I hope the pictures are back - they are on my screen. Thanks for all the suggestions - I re-loaded them and they look OK from here.

The problem happened when I was trying to correct the missing comment option by re-publishing the post: since that didn't work , I deleted the re-published post and blogger deleted the pictures even though the original post still needed them. I didn't find out that had happened until the morning that we were leaving for vacation in Vancouver and Alaska so I didn't have time to work on it. We got back this evening, and of course, one of the priority tasks was to fix the BBC blog.
BTW, I have no idea what I did to fix the comment option - I hope it doesn't disappear again.

Melinda said...

The little beauties are back in full colour.
Hope vacation was restful.

breadbasketcase said...

Do try them!

Jim fixed the "comment" section on the blog, but apparently lost the pictures in the process. It's more or less repaired now.
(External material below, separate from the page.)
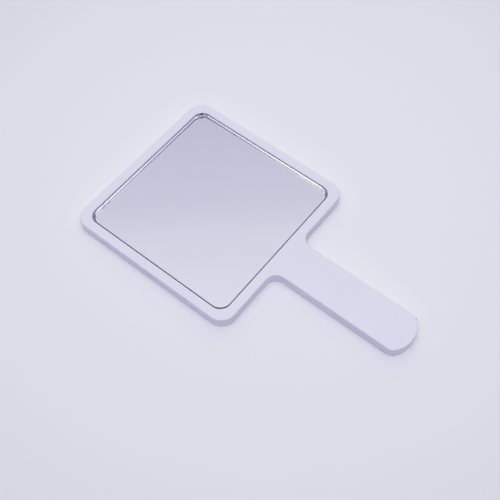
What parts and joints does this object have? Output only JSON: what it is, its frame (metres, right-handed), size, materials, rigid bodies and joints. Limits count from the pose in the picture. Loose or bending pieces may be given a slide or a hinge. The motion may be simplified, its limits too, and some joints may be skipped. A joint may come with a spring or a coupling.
{
  "type": "square hand mirror",
  "caption": "Square hand mirror: one-piece white plastic frame and short handle, with a silvered glass pane set in a shallow recess.",
  "frame": {"origin": "middle of the underside: the centre of the bounding box in X and Y, on the plane the mirror lies on", "axes": "+Y along the length, from the handle towards the head; +Z out of the mirror's face; +X completes the right-handed frame, and the object is symmetric about the plane X = 0"},
  "size_m": [0.085, 0.1476, 0.0054],
  "materials": {
    "body_plastic": "satin white with a faint lavender cast",
    "clear_glass": "clear float glass, edges cut and lightly arrised",
    "silver": "mirror silver, seen through the glass",
    "back_paint": "matt violet-grey protective paint",
    "foam_tape": "white closed-cell foam with adhesive on both faces"
  },
  "bodies": {
    "root": {"frame_and_handle": "body_plastic", "mirror_glass": "clear_glass", "silver_coating": "silver", "backing_paint": "back_paint", "foam_tape_1": "foam_tape", "foam_tape_2": "foam_tape", "foam_tape_3": "foam_tape", "foam_tape_4": "foam_tape"}
  },
  "joints": []
}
Jim, my tech support person, might have understood your email, but I didn't (although I wouldn't go so far as to call it rubbish). I believe it was helpful to my IT assistant.

I resisted getting the Peter Reinhart book because it seemed somehow disloyal to Rose, but I guess it's all part of the same bread universe. Thanks for the hints--this is the first time I've had trouble uploading photos with Blogger, but if it fails again, I'll try your suggestions.

Congratulations on having your own personal Rhode Island starter. I think the warmer weather probably had more to do with your success than the not swearing. I've turned mine into a stiffer starter, just because I like to work with it better. I saw a sourdough demonstration where the guy turned his bowl of starter upside down, and it didn't even move. Mine is not that stiff.

The Vancouver part was fun but not especially restful. The cruise part was so restful I felt like a slug.